# Your instructions:
Reproduce precisely the lines between the start of the data below and the line with "# The origin", both included.

# Material:
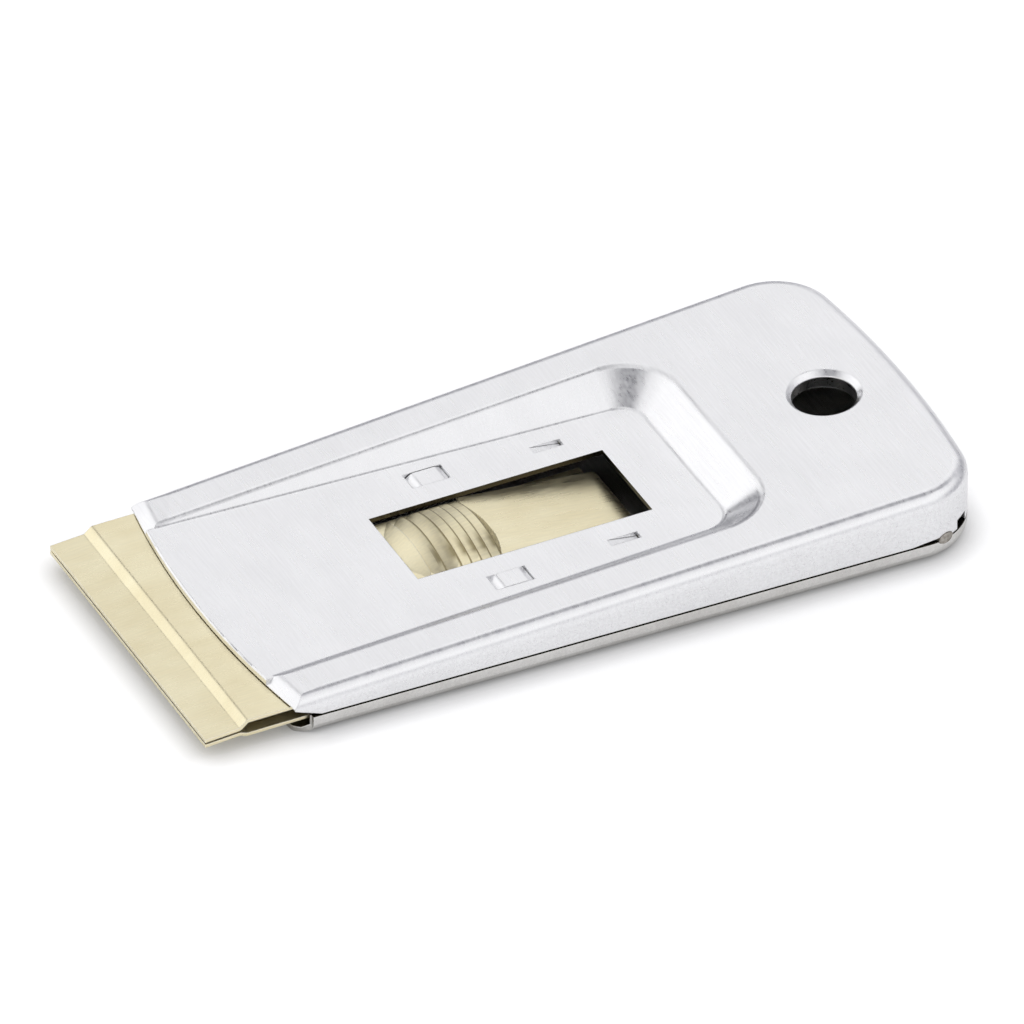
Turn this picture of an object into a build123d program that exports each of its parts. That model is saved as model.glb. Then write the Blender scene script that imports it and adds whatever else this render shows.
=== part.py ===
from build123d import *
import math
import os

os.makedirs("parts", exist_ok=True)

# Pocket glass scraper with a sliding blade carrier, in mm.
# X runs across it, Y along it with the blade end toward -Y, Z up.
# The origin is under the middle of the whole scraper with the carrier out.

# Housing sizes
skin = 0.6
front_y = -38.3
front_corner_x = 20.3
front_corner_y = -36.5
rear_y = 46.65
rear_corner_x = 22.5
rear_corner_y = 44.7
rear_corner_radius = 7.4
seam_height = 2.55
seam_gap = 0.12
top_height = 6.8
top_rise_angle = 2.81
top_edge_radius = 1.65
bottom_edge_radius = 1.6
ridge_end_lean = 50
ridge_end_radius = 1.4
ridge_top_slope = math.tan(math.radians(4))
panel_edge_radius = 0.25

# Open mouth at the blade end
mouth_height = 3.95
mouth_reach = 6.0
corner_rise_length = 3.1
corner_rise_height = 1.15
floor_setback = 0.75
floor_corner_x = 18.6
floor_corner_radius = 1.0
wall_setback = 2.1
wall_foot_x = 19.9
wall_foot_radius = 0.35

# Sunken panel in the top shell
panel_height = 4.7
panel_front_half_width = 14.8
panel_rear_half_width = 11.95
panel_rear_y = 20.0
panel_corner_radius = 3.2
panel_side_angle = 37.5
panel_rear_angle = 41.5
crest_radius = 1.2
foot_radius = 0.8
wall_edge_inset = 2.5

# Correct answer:
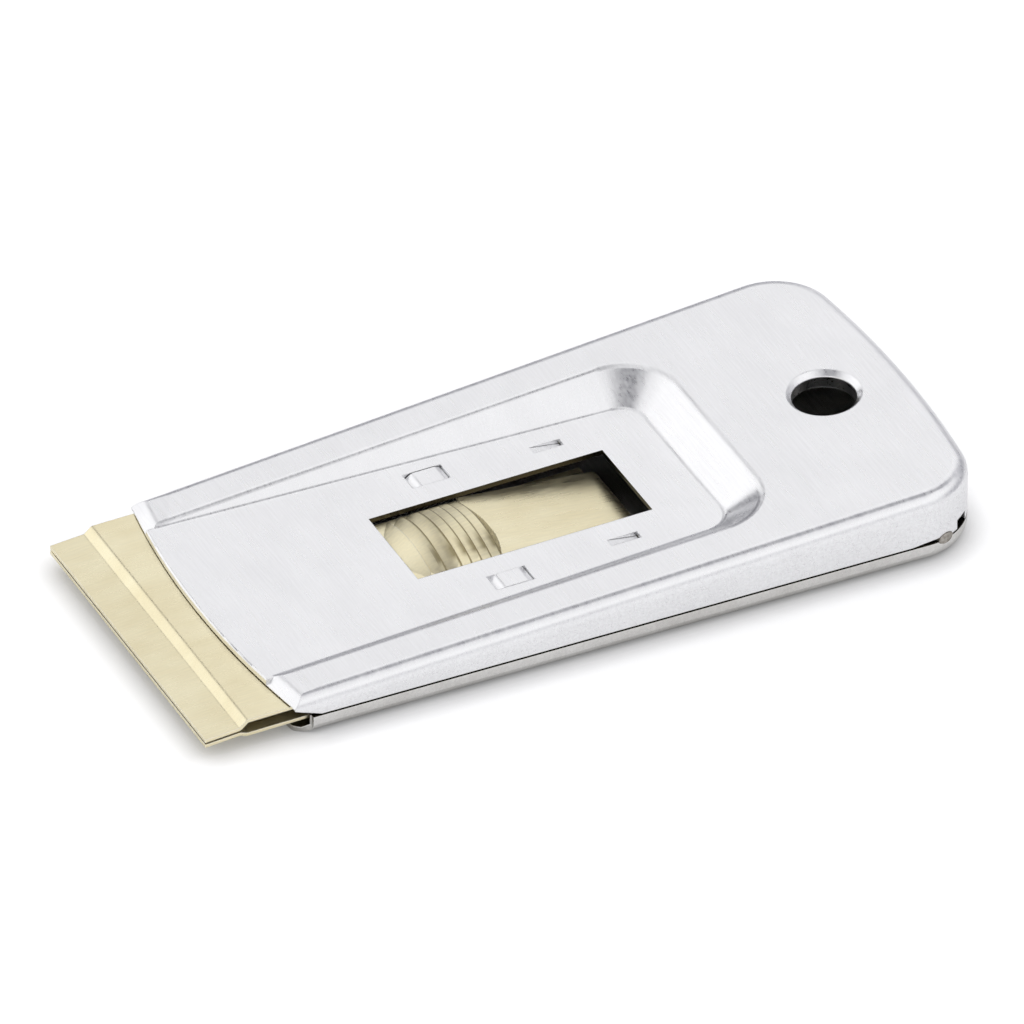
Turn this picture of an object into a build123d program that exports each of its parts. That model is saved as model.glb. Then write the Blender scene script that imports it and adds whatever else this render shows.
=== part.py ===
from build123d import *
import math
import os

os.makedirs("parts", exist_ok=True)

# Pocket glass scraper with a sliding blade carrier, in mm.
# X runs across it, Y along it with the blade end toward -Y, Z up.
# The origin is under the middle of the whole scraper with the carrier out.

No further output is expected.